The Pentagon on May 6 also banned four experienced reporters from returning to Gitmo to cover trials — Michelle Shephard of the Toronto Star, Steven Edwards of Canwest, Paul Koring of the Globe and Mail, and Carol Rosenberg of the Miami Herald — after they reported the name of "Interrogator #1", despite the fact that identifying information about the interrogator was disclosed in open court (WIND).
Trials and Tribulations
- A British judge ruled May 4 that the government could not suppress secret evidence of British complicity in the abuse of six former Gitmo detainees who are suing the government over its role in their treatment. This raises the likelihood that the government will settle with the men out of court (Guardian).
- The United States has reportedly deployed armed drones to Yemen in a stepped up effort to target radical cleric Anwar al-Awlaki (Telegraph). And the Los Angeles Times reports that since 2008, the CIA has had permission to target militants in Pakistan without fully identifying them, based on "pattern of life" evidence that the individuals are involved with the Taliban or al Qaeda (LAT).

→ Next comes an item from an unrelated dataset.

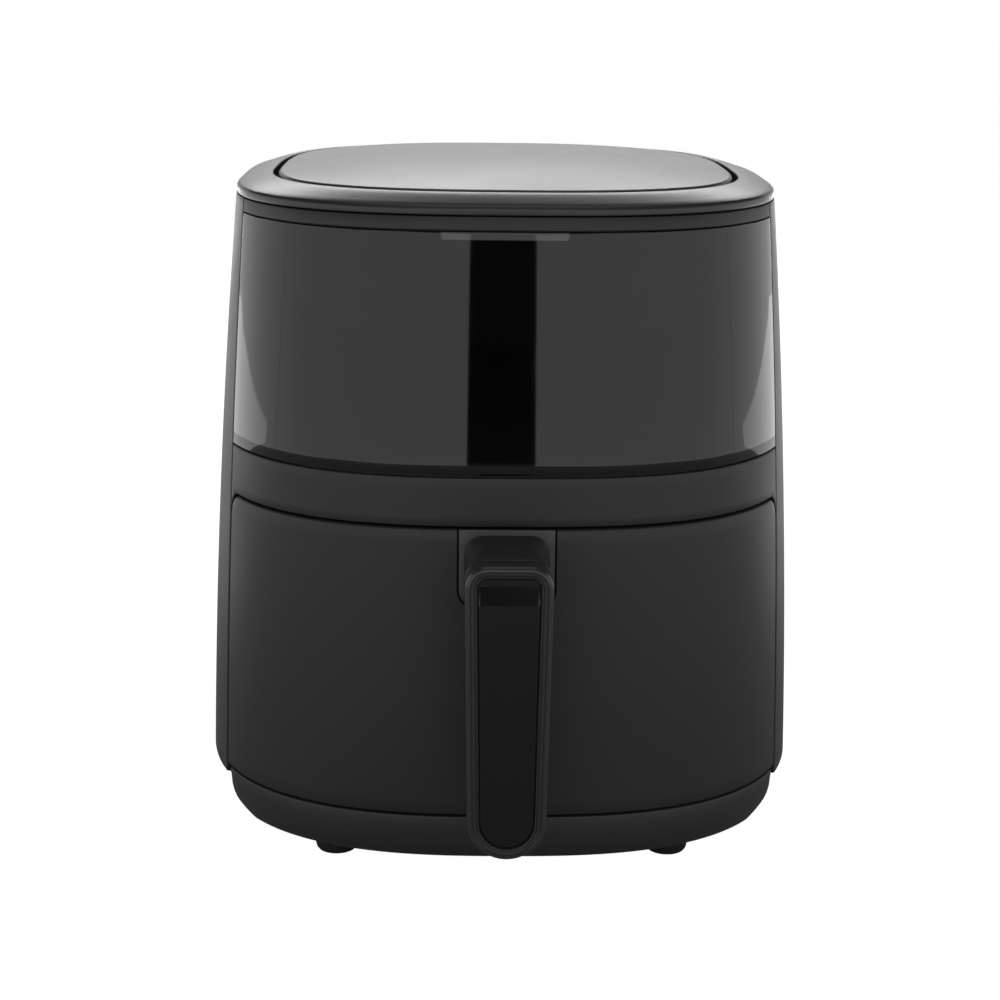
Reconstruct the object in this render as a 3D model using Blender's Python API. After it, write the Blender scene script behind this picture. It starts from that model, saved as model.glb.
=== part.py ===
"""Drawer air fryer of the five litre class, in metres, +Z up, the front facing -Y.

Every cross-section of the body is a superellipse whose half-widths shrink with height. Walls,
seams and fitted parts all take their places from body_point(), so a change of one size carries
through. Each object is one physical piece.
"""

import math

import bmesh
import bpy
from mathutils import Vector

# ---- Body shape ----
BODY_WIDTH = 0.280
FRONT_DEPTH = 0.1425  # from the widest section forward
REAR_DEPTH = 0.166
FRONT_POWER = 2.68  # exponents of the superellipse, 2 would be an ellipse
REAR_POWER = 3.2
WIDEST_HEIGHT = 0.022
SIDE_LEAN = 0.0225  # inward lean of the sides, metres per metre
SIDE_BOW = 0.1245  # inward bow of the sides, metres per square metre
SEAM_SETBACK = 0.063  # from the front face back to the seam of the rear shell
SEAM_GAP = 0.0008
SHELL_WALL = 0.0025
FRAME_WALL = 0.0045
FIT_GAP = 0.0003  # between pieces that rest on each other

# ---- Heights, stacked from the table up ----
FOOT_HEIGHT = 0.0100
BASE_HEIGHT = 0.0223
DRAWER_GAP = 0.0010
DRAWER_HEIGHT = 0.1283
BAND_HEIGHT = 0.0212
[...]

- Two Gitmo detainees were released this week to Spain and Bulgaria, dropping the prisoner population of the camp to 181 (Reuters).
- An Indian court has sentenced the only surviving Mumbai attacker, Mohammed Ajmal Amir Kasab, to be hanged (AJE). He will be only the second person executed in India since 1998.
- Two Brooklyn men, Wesam El-Hanafi and Sabirha Hasanoff, were arrested late last Friday and charged with providing material support to al Qaeda. Hanafi is a U.S. citizen, and allegedly swore an oath of allegiance to the organization in Yemen in 2008 (WNYC).
- On May 3, a federal judge delayed the trials of two women, Colleen LaRose and Jamie Paulin-Ramirez, who were allegedly part of an international terrorist plot broken up in March (AP).